▶ [Short exercise]
Output exactly, and only, the lines from the line containing "0.075, 0.070), 0.45)" through the line containing "for node in", both included.

CAD and scene scripts
====

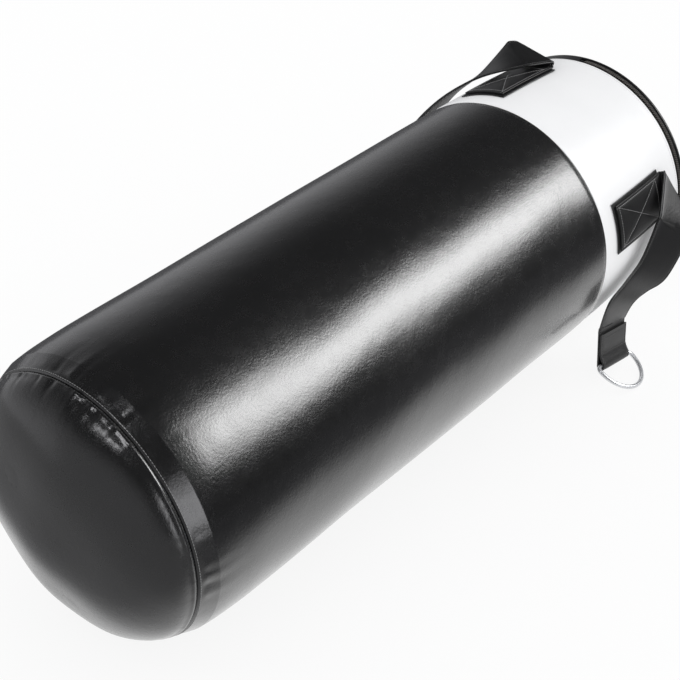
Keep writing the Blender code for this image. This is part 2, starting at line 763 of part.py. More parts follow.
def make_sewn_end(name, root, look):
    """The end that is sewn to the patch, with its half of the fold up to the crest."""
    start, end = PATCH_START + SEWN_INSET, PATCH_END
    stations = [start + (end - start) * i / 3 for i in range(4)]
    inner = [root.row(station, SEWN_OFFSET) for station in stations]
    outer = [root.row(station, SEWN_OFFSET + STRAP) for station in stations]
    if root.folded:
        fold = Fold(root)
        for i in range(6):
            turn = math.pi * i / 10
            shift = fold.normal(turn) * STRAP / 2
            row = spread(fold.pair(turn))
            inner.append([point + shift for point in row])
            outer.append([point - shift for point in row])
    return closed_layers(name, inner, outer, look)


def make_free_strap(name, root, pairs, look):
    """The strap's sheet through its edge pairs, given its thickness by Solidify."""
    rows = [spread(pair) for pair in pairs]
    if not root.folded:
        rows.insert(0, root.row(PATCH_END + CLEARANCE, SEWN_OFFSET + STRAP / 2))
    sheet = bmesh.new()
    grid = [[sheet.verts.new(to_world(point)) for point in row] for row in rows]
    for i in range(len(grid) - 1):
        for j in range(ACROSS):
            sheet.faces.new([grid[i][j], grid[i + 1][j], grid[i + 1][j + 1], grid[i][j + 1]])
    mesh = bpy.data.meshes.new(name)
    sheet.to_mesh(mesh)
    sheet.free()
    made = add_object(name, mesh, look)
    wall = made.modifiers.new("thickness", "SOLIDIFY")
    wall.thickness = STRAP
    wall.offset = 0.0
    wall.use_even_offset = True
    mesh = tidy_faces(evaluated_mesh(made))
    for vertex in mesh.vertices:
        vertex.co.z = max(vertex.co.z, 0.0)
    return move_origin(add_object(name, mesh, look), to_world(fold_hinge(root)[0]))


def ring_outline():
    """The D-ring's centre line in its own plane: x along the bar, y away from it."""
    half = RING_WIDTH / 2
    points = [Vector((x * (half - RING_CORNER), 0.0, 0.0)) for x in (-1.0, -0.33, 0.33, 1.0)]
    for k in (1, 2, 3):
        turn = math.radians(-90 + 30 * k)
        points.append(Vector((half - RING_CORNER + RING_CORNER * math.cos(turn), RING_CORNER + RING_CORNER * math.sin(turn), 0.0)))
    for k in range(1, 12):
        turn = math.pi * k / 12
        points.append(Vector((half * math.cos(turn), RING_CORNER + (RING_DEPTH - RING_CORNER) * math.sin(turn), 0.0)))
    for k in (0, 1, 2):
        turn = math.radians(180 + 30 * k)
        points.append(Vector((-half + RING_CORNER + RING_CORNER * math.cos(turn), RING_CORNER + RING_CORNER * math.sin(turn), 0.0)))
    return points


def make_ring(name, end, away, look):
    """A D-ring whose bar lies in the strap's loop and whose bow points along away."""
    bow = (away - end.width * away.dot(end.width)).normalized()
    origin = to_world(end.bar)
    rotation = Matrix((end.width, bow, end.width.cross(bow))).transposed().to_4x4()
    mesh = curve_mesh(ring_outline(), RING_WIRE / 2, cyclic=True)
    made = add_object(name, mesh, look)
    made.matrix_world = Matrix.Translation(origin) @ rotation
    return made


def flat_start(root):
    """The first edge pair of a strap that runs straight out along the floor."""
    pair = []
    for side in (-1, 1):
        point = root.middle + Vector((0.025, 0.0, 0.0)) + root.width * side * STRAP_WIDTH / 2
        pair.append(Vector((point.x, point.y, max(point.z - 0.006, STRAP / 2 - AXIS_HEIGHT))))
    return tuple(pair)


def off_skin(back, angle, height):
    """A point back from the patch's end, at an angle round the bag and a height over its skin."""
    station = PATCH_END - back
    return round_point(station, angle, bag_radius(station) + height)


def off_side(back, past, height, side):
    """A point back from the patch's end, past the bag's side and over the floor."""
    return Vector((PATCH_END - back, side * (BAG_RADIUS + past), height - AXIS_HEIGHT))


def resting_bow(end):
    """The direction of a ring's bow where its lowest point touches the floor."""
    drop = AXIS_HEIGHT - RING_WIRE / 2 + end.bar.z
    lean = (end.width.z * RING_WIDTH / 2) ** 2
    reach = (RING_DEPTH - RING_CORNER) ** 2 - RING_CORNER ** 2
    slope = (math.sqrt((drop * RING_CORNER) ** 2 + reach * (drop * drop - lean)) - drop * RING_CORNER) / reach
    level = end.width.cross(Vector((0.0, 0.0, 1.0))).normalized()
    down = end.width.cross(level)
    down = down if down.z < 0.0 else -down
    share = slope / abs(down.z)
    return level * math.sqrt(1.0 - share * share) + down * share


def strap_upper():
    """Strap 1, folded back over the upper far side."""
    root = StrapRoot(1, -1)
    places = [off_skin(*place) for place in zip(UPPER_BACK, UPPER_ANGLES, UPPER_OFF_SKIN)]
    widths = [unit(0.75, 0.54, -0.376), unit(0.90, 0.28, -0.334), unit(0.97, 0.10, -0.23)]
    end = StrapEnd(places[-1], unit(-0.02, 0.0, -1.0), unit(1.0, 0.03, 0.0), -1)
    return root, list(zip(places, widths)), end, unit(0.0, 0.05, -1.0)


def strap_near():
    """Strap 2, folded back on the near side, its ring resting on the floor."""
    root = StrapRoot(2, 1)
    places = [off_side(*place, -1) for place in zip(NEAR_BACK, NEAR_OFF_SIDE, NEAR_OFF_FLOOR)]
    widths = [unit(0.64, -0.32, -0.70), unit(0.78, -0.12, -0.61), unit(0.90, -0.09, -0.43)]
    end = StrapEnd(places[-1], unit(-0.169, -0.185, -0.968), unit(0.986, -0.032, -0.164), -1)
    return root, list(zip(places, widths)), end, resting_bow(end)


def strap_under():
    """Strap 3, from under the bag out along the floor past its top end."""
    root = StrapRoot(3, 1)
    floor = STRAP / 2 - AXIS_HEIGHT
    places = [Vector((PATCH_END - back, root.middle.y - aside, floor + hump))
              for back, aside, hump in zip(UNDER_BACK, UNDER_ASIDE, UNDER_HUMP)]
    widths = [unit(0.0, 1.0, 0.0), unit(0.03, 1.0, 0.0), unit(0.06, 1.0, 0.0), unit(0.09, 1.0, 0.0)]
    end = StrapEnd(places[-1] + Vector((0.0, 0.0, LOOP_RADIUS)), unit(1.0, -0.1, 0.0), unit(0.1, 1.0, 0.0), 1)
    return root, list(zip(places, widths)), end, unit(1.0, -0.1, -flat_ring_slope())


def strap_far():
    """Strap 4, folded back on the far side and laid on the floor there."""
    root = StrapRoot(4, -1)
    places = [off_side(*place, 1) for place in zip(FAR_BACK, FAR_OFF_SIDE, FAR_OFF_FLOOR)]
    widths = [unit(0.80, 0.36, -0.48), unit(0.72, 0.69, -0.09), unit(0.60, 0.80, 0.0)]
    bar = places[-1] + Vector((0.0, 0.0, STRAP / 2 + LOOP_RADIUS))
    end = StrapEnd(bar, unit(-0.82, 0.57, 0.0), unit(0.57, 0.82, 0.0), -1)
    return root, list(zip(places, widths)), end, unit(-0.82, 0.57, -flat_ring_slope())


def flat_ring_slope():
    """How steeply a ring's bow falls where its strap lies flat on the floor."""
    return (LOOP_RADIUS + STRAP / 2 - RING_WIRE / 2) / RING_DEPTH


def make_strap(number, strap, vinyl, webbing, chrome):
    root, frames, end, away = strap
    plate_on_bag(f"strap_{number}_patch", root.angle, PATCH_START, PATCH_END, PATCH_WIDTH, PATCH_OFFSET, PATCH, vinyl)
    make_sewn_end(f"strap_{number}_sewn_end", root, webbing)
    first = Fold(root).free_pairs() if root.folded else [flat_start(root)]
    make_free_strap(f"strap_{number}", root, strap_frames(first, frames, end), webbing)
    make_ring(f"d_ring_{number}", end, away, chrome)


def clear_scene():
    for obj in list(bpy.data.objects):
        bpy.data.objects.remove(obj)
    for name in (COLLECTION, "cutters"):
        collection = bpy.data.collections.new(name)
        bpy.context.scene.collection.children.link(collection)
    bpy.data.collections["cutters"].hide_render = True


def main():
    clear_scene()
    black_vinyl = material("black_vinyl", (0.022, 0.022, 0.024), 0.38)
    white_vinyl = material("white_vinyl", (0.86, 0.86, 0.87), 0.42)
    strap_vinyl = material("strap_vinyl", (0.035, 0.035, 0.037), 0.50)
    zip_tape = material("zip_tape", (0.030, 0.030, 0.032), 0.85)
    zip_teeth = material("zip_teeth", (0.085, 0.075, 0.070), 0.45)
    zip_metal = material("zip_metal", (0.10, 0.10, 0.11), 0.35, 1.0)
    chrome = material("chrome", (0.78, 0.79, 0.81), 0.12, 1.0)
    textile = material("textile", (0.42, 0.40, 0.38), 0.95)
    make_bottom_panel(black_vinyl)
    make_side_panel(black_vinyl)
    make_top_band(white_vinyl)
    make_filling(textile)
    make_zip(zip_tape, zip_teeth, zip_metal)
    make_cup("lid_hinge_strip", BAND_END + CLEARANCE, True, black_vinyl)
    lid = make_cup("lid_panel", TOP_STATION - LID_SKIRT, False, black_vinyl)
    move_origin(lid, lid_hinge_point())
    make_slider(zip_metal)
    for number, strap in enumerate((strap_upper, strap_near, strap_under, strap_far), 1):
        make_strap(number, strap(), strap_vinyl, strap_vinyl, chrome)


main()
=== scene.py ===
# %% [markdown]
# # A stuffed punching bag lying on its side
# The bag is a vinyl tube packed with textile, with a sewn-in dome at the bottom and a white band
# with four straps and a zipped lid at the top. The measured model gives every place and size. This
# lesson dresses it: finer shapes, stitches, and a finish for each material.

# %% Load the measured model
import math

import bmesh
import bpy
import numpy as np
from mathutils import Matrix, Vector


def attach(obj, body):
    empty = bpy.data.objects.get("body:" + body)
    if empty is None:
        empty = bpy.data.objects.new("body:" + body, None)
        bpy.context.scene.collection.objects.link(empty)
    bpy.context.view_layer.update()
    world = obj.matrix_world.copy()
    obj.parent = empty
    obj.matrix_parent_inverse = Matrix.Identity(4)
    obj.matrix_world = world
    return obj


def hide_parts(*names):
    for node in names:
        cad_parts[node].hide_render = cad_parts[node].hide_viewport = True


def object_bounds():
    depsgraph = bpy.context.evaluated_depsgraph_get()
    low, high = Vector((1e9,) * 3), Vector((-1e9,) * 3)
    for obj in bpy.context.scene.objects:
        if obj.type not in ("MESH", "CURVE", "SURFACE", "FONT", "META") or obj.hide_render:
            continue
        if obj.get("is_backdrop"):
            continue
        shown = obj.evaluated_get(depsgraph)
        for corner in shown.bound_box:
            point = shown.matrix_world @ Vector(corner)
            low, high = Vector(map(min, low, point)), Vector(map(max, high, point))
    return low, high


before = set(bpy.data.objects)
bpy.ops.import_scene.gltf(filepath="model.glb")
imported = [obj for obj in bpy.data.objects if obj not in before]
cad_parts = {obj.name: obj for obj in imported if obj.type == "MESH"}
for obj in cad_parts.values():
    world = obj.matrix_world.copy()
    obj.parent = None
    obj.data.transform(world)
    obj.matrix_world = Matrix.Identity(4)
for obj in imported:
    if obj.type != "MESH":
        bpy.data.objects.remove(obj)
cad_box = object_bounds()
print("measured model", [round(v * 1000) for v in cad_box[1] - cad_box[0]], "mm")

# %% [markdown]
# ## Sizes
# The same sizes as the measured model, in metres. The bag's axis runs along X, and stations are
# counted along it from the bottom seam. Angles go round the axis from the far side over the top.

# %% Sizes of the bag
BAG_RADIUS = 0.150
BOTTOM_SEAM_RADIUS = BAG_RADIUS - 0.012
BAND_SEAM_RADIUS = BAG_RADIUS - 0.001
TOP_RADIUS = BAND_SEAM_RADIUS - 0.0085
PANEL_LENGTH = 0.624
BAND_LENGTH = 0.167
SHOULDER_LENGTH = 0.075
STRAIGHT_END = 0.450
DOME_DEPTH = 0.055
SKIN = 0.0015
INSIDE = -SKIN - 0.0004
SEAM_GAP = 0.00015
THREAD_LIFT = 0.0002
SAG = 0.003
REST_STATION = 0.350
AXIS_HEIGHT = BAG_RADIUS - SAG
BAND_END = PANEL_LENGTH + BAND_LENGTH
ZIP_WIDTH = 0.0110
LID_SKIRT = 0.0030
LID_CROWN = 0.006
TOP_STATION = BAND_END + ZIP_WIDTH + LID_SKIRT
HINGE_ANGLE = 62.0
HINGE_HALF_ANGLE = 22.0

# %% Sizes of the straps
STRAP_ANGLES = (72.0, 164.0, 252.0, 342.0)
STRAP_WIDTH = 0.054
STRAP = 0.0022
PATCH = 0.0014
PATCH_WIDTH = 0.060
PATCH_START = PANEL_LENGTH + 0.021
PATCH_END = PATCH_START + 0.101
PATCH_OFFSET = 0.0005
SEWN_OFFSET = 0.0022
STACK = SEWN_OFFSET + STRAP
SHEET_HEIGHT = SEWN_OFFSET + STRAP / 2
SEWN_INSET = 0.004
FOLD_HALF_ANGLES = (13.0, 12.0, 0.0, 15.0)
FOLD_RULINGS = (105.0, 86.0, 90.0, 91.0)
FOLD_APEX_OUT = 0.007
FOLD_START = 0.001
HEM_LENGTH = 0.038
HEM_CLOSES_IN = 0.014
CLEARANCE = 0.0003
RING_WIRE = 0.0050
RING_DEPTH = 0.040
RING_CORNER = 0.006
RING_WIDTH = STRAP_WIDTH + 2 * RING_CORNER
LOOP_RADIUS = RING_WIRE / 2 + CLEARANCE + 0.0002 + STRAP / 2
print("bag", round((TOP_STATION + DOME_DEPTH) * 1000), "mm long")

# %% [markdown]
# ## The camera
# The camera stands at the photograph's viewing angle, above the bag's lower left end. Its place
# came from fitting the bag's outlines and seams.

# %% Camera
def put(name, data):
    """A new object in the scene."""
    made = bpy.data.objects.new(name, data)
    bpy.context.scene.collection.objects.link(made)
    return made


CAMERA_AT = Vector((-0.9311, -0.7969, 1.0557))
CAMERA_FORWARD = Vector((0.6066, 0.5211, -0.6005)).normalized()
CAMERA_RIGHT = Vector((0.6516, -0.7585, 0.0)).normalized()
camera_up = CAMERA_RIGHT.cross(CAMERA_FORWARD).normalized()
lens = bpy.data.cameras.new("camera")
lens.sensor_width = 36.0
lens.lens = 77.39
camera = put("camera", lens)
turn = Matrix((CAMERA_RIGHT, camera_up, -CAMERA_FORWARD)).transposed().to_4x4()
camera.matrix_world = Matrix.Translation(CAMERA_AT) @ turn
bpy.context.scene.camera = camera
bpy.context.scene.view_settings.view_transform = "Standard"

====

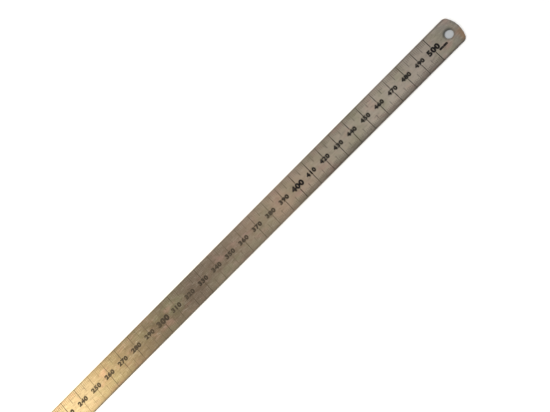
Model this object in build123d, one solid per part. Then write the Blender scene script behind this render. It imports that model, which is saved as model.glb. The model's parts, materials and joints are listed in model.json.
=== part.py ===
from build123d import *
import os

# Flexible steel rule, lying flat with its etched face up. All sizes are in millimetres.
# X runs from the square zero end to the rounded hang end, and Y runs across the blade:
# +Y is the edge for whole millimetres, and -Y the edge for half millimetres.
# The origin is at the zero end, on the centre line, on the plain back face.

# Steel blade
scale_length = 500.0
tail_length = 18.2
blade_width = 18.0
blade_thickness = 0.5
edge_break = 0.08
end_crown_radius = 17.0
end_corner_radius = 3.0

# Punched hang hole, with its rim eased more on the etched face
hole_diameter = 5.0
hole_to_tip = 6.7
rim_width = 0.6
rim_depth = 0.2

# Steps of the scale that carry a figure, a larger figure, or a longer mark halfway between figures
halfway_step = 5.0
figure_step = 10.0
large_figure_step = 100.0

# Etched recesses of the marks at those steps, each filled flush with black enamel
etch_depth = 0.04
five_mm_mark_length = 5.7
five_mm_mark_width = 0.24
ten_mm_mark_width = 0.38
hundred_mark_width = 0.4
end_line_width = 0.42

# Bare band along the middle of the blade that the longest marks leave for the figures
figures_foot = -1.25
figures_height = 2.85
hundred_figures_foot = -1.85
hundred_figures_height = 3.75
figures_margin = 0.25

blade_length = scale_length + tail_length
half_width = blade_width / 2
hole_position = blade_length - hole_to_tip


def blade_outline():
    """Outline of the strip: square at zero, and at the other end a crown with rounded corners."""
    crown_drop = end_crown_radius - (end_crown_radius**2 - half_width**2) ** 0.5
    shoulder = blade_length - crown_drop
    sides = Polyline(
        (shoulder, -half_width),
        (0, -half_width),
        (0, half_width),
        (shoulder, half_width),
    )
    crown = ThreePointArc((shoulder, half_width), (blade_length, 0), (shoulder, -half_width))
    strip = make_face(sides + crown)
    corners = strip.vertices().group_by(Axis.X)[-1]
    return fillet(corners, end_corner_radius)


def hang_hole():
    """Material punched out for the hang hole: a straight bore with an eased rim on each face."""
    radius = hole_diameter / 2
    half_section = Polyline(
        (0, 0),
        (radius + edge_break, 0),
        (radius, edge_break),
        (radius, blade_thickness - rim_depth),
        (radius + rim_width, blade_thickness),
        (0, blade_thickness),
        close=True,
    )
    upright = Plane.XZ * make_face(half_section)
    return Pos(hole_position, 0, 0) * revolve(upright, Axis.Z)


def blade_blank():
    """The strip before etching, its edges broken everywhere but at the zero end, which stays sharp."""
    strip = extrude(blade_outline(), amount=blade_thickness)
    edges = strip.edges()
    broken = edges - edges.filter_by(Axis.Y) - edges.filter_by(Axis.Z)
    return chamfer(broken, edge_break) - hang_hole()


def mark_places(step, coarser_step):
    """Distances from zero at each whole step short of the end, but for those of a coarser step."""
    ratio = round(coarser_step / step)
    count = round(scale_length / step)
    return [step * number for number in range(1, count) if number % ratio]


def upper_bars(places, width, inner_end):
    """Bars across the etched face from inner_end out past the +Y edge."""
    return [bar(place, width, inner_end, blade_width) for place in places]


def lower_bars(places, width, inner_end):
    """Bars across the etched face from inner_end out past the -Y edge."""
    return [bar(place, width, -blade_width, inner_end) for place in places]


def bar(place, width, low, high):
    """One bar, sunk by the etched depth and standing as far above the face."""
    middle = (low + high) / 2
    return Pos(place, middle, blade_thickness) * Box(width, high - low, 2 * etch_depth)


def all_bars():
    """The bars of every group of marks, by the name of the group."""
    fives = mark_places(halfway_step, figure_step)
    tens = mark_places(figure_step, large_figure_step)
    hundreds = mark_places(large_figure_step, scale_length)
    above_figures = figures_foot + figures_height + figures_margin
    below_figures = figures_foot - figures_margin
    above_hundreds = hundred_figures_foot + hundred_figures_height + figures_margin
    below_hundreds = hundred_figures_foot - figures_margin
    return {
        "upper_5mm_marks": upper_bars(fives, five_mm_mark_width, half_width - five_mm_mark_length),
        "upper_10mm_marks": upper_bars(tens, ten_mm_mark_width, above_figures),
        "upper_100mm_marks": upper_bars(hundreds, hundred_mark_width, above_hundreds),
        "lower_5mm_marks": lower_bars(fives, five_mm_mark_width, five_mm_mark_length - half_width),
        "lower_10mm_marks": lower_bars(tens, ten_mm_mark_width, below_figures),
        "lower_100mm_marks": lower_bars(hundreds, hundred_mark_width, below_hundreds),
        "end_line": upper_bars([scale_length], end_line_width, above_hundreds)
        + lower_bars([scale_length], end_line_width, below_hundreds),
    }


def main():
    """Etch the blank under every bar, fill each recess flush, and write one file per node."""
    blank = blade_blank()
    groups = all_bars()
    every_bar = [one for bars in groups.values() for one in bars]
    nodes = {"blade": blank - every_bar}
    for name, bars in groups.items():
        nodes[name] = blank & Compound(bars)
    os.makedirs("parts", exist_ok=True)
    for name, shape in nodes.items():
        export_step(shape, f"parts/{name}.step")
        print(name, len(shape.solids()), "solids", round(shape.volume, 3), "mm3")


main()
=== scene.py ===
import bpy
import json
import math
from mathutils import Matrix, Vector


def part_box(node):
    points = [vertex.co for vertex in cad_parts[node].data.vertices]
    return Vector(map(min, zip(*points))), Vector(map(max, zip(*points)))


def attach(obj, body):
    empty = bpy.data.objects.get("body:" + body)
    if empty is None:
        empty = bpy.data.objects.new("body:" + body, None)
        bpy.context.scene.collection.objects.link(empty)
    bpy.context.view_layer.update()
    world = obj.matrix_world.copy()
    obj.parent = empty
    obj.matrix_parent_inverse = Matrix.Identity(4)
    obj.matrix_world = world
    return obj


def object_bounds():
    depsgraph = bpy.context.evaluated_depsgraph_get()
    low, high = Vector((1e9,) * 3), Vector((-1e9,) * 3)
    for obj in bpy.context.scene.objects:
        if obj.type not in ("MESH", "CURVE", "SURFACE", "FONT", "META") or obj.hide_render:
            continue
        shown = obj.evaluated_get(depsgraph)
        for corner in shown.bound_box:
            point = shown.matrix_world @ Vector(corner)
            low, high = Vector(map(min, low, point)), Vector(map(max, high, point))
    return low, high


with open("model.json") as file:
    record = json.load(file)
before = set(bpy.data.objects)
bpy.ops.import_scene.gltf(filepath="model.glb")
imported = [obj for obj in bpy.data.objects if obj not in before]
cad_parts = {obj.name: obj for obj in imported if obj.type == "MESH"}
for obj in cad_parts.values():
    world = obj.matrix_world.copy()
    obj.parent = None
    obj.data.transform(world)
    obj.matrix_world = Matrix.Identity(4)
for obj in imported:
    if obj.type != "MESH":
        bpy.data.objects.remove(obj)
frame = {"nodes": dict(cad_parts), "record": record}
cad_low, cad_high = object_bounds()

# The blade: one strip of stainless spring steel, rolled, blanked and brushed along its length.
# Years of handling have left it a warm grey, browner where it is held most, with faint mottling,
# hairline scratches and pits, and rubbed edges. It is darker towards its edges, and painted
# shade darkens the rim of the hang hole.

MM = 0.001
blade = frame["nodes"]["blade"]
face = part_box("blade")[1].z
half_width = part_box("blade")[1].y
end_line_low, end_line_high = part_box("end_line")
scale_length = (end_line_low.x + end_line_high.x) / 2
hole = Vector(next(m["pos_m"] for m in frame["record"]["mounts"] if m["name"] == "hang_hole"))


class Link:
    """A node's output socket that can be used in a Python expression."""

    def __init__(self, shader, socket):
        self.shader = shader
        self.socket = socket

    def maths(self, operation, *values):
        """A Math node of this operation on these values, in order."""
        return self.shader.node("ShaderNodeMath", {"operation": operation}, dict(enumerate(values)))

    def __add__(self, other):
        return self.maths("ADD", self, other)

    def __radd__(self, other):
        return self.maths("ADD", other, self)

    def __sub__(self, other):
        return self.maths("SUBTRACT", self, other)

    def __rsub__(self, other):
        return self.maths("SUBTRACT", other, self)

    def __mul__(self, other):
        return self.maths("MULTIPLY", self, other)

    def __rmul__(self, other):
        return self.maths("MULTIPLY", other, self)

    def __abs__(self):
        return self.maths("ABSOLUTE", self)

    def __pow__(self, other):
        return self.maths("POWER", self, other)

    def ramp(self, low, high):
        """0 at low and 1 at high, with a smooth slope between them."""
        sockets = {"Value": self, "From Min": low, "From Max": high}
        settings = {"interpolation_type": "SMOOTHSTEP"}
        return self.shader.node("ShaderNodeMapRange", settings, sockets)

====

▶ [Answer below]
    zip_teeth = material("zip_teeth", (0.085, 0.075, 0.070), 0.45)
    zip_metal = material("zip_metal", (0.10, 0.10, 0.11), 0.35, 1.0)
    chrome = material("chrome", (0.78, 0.79, 0.81), 0.12, 1.0)
    textile = material("textile", (0.42, 0.40, 0.38), 0.95)
    make_bottom_panel(black_vinyl)
    make_side_panel(black_vinyl)
    make_top_band(white_vinyl)
    make_filling(textile)
    make_zip(zip_tape, zip_teeth, zip_metal)
    make_cup("lid_hinge_strip", BAND_END + CLEARANCE, True, black_vinyl)
    lid = make_cup("lid_panel", TOP_STATION - LID_SKIRT, False, black_vinyl)
    move_origin(lid, lid_hinge_point())
    make_slider(zip_metal)
    for number, strap in enumerate((strap_upper, strap_near, strap_under, strap_far), 1):
        make_strap(number, strap(), strap_vinyl, strap_vinyl, chrome)


main()
=== scene.py ===
# %% [markdown]
# # A stuffed punching bag lying on its side
# The bag is a vinyl tube packed with textile, with a sewn-in dome at the bottom and a white band
# with four straps and a zipped lid at the top. The measured model gives every place and size. This
# lesson dresses it: finer shapes, stitches, and a finish for each material.

# %% Load the measured model
import math

import bmesh
import bpy
import numpy as np
from mathutils import Matrix, Vector


def attach(obj, body):
    empty = bpy.data.objects.get("body:" + body)
    if empty is None:
        empty = bpy.data.objects.new("body:" + body, None)
        bpy.context.scene.collection.objects.link(empty)
    bpy.context.view_layer.update()
    world = obj.matrix_world.copy()
    obj.parent = empty
    obj.matrix_parent_inverse = Matrix.Identity(4)
    obj.matrix_world = world
    return obj


def hide_parts(*names):
    for node in names:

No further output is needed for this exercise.